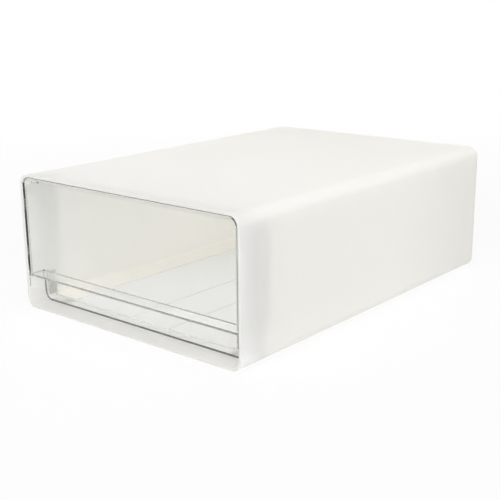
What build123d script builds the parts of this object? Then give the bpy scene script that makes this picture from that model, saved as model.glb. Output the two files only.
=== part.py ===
from build123d import *
import os

# Stackable drawer box: a white rounded case, open at the front, and a drawer that slides in it.
# The drawer is a white tray with a clear one-piece front, which steps back at the foot as a finger pull.
#
# Millimetres. X runs across, Y from the front (-Y) to the back (+Y), Z up.
# The origin is on the ground under the middle of the closed box.
# A depth is a distance behind the front plane of the case.

# ------------------------------------------------------------------ driving dimensions: case
case_width = 260.0
case_depth = 378.0
case_height = 125.5             # ground to top, standing on the pads
case_wall = 1.8
case_corner_radius = 9.5        # outside, along the four long edges
case_back_radius = 6.0          # outside, round the closed back
case_lip_radius = 0.7           # eased edges of the mouth

pad_radius = 6.0
pad_proud = 0.5                 # how far the case stands off the ground
pad_seat_depth = 0.8            # shallow seat in the base
pad_seat_clearance = 0.2
pad_edge_radius = 0.25
pad_inset_side = 24.0           # pad centre from the side of the case
pad_inset_end = 26.0            # pad centre from the front and the back

stop_ridge_gap = 1.0            # ridge under the top wall, behind the top return of the clear front
stop_ridge_thickness = 2.0
stop_ridge_drop = 4.7           # below the ceiling
stop_ridge_side_gap = 3.4       # from the end of the ridge to the side wall

# ------------------------------------------------------------------ driving dimensions: drawer
slide_travel = 300.0            # closed to fully open
stop_clearance = 0.3            # left between ridge and stop fin when fully open
rest_clearance = 0.3            # under the middle of the tray floor
closed_clearance = 0.3          # between the tray's rear lip and the back of the case

front_setback = 1.0             # clear panel behind the rim of the case
front_side_gap = 0.6            # seam round the clear front: sides and top
front_bottom_gap = 0.4
front_panel = 2.4
front_flange = 2.0              # returns at the sides and the top
front_sole = 1.6                # return at the bottom
front_edge_radius = 0.4         # eased edges of the panel
front_nose_radius = 1.4         # rounded lower edge of the ledge
front_top_return = 8.0          # length of the top return
front_side_return = 35.0        # length of the side returns, outside the tray walls
front_ledge_top = 32.5
front_ledge = 2.2
front_shoulder_z = 116.0        # the side returns stop here, behind the top return

recess_depth_top = 17.6         # finger pull, under the ledge
recess_depth_bottom = 19.4
recess_panel = 1.4
recess_corner_radius = 1.2      # inside, where the ledge meets the set-back panel
ledge_rear_radius = 1.3         # outside of that corner
cheek_front_z = 20.0            # sloping lower edge of the cheeks that close the ends of the ledge
cheek_back_z = 10.9

front_fit = 0.15                # between the clear front and the tray
tray_wall = 1.5
tray_floor = 1.5
tray_floor_depth = 30.0         # front edge of the tray floor
tray_front_gap = 0.9            # tray side walls behind the clear panel
tray_rim_z = 114.5
tray_corner_radius = 6.0        # inside, between floor and side walls
tray_back_radius = 5.0          # inside, round the rear wall
tray_margin = 26.5              # raised border of the floor, along the side and rear walls
tray_margin_step = 1.4          # down from the border to the floor
tray_strip_width = 48.0         # lowered strip along the middle of the floor
tray_strip_step = 0.8           # down from the floor to the strip
tray_strip_rear_inset = 40.0    # end of the strip, from the rear wall
lip_thickness = 1.5
lip_side_gap = 0.8
lip_rear = 3.0                  # lip behind the rear wall
lip_front_gap = 1.0             # lip behind the side returns of the clear front

stop_fin_thickness = 2.4
stop_fin_reach = 4.5            # inward from the tray wall
stop_fin_roof_gap = 2.0
stop_fin_foot = 16.0            # gusset below the rim
stop_fin_knee = 6.5

snap_depth = 27.0               # middle of the snap lugs
snap_length = 4.0
snap_height = 10.0
snap_rise = 1.4
snap_clearance = 0.3
snap_levels = (50.0, 95.0)

overrun = 5.0                   # how far cutting shapes run past what they cut

# ------------------------------------------------------------------ worked-out places
front_y = -case_depth / 2
base_z = pad_proud
inside_floor_z = base_z + case_wall
ceiling_z = case_height - case_wall
inside_half = case_width / 2 - case_wall
inside_radius = case_corner_radius - case_wall
back_wall_depth = case_depth - case_wall

front_half = inside_half - front_side_gap
front_bottom_z = inside_floor_z + front_bottom_gap
front_top_z = ceiling_z - front_side_gap
front_radius = inside_radius - front_side_gap
panel_back = front_setback + front_panel
ledge_bottom_z = front_ledge_top - front_ledge
recess_back_top = recess_depth_top + recess_panel
recess_back = recess_depth_bottom + recess_panel
side_return_end = front_setback + front_side_return
top_return_end = front_setback + front_panel + front_top_return
sole_end = tray_floor_depth - front_fit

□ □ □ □

## THE PROBLEM:
Reproduce the complete set of lines precisely as supplied.

## ANSWER:
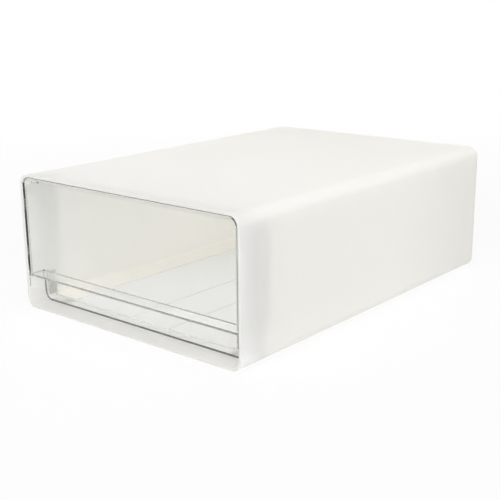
What build123d script builds the parts of this object? Then give the bpy scene script that makes this picture from that model, saved as model.glb. Output the two files only.
=== part.py ===
from build123d import *
import os

# Stackable drawer box: a white rounded case, open at the front, and a drawer that slides in it.
# The drawer is a white tray with a clear one-piece front, which steps back at the foot as a finger pull.
#
# Millimetres. X runs across, Y from the front (-Y) to the back (+Y), Z up.
# The origin is on the ground under the middle of the closed box.
# A depth is a distance behind the front plane of the case.

# ------------------------------------------------------------------ driving dimensions: case
case_width = 260.0
case_depth = 378.0
case_height = 125.5             # ground to top, standing on the pads
case_wall = 1.8
case_corner_radius = 9.5        # outside, along the four long edges
case_back_radius = 6.0          # outside, round the closed back
case_lip_radius = 0.7           # eased edges of the mouth

pad_radius = 6.0
pad_proud = 0.5                 # how far the case stands off the ground
pad_seat_depth = 0.8            # shallow seat in the base
pad_seat_clearance = 0.2
pad_edge_radius = 0.25
pad_inset_side = 24.0           # pad centre from the side of the case
pad_inset_end = 26.0            # pad centre from the front and the back

stop_ridge_gap = 1.0            # ridge under the top wall, behind the top return of the clear front
stop_ridge_thickness = 2.0
stop_ridge_drop = 4.7           # below the ceiling
stop_ridge_side_gap = 3.4       # from the end of the ridge to the side wall

# ------------------------------------------------------------------ driving dimensions: drawer
slide_travel = 300.0            # closed to fully open
stop_clearance = 0.3            # left between ridge and stop fin when fully open
rest_clearance = 0.3            # under the middle of the tray floor
closed_clearance = 0.3          # between the tray's rear lip and the back of the case

front_setback = 1.0             # clear panel behind the rim of the case
front_side_gap = 0.6            # seam round the clear front: sides and top
front_bottom_gap = 0.4
front_panel = 2.4
front_flange = 2.0              # returns at the sides and the top
front_sole = 1.6                # return at the bottom
front_edge_radius = 0.4         # eased edges of the panel
front_nose_radius = 1.4         # rounded lower edge of the ledge
front_top_return = 8.0          # length of the top return
front_side_return = 35.0        # length of the side returns, outside the tray walls
front_ledge_top = 32.5
front_ledge = 2.2
front_shoulder_z = 116.0        # the side returns stop here, behind the top return

recess_depth_top = 17.6         # finger pull, under the ledge
recess_depth_bottom = 19.4
recess_panel = 1.4
recess_corner_radius = 1.2      # inside, where the ledge meets the set-back panel
ledge_rear_radius = 1.3         # outside of that corner
cheek_front_z = 20.0            # sloping lower edge of the cheeks that close the ends of the ledge
cheek_back_z = 10.9

front_fit = 0.15                # between the clear front and the tray
tray_wall = 1.5
tray_floor = 1.5
tray_floor_depth = 30.0         # front edge of the tray floor
tray_front_gap = 0.9            # tray side walls behind the clear panel
tray_rim_z = 114.5
tray_corner_radius = 6.0        # inside, between floor and side walls
tray_back_radius = 5.0          # inside, round the rear wall
tray_margin = 26.5              # raised border of the floor, along the side and rear walls
tray_margin_step = 1.4          # down from the border to the floor
tray_strip_width = 48.0         # lowered strip along the middle of the floor
tray_strip_step = 0.8           # down from the floor to the strip
tray_strip_rear_inset = 40.0    # end of the strip, from the rear wall
lip_thickness = 1.5
lip_side_gap = 0.8
lip_rear = 3.0                  # lip behind the rear wall
lip_front_gap = 1.0             # lip behind the side returns of the clear front

stop_fin_thickness = 2.4
stop_fin_reach = 4.5            # inward from the tray wall
stop_fin_roof_gap = 2.0
stop_fin_foot = 16.0            # gusset below the rim
stop_fin_knee = 6.5

snap_depth = 27.0               # middle of the snap lugs
snap_length = 4.0
snap_height = 10.0
snap_rise = 1.4
snap_clearance = 0.3
snap_levels = (50.0, 95.0)

overrun = 5.0                   # how far cutting shapes run past what they cut

# ------------------------------------------------------------------ worked-out places
front_y = -case_depth / 2
base_z = pad_proud
inside_floor_z = base_z + case_wall
ceiling_z = case_height - case_wall
inside_half = case_width / 2 - case_wall
inside_radius = case_corner_radius - case_wall
back_wall_depth = case_depth - case_wall

front_half = inside_half - front_side_gap
front_bottom_z = inside_floor_z + front_bottom_gap
front_top_z = ceiling_z - front_side_gap
front_radius = inside_radius - front_side_gap
panel_back = front_setback + front_panel
ledge_bottom_z = front_ledge_top - front_ledge
recess_back_top = recess_depth_top + recess_panel
recess_back = recess_depth_bottom + recess_panel
side_return_end = front_setback + front_side_return
top_return_end = front_setback + front_panel + front_top_return
sole_end = tray_floor_depth - front_fit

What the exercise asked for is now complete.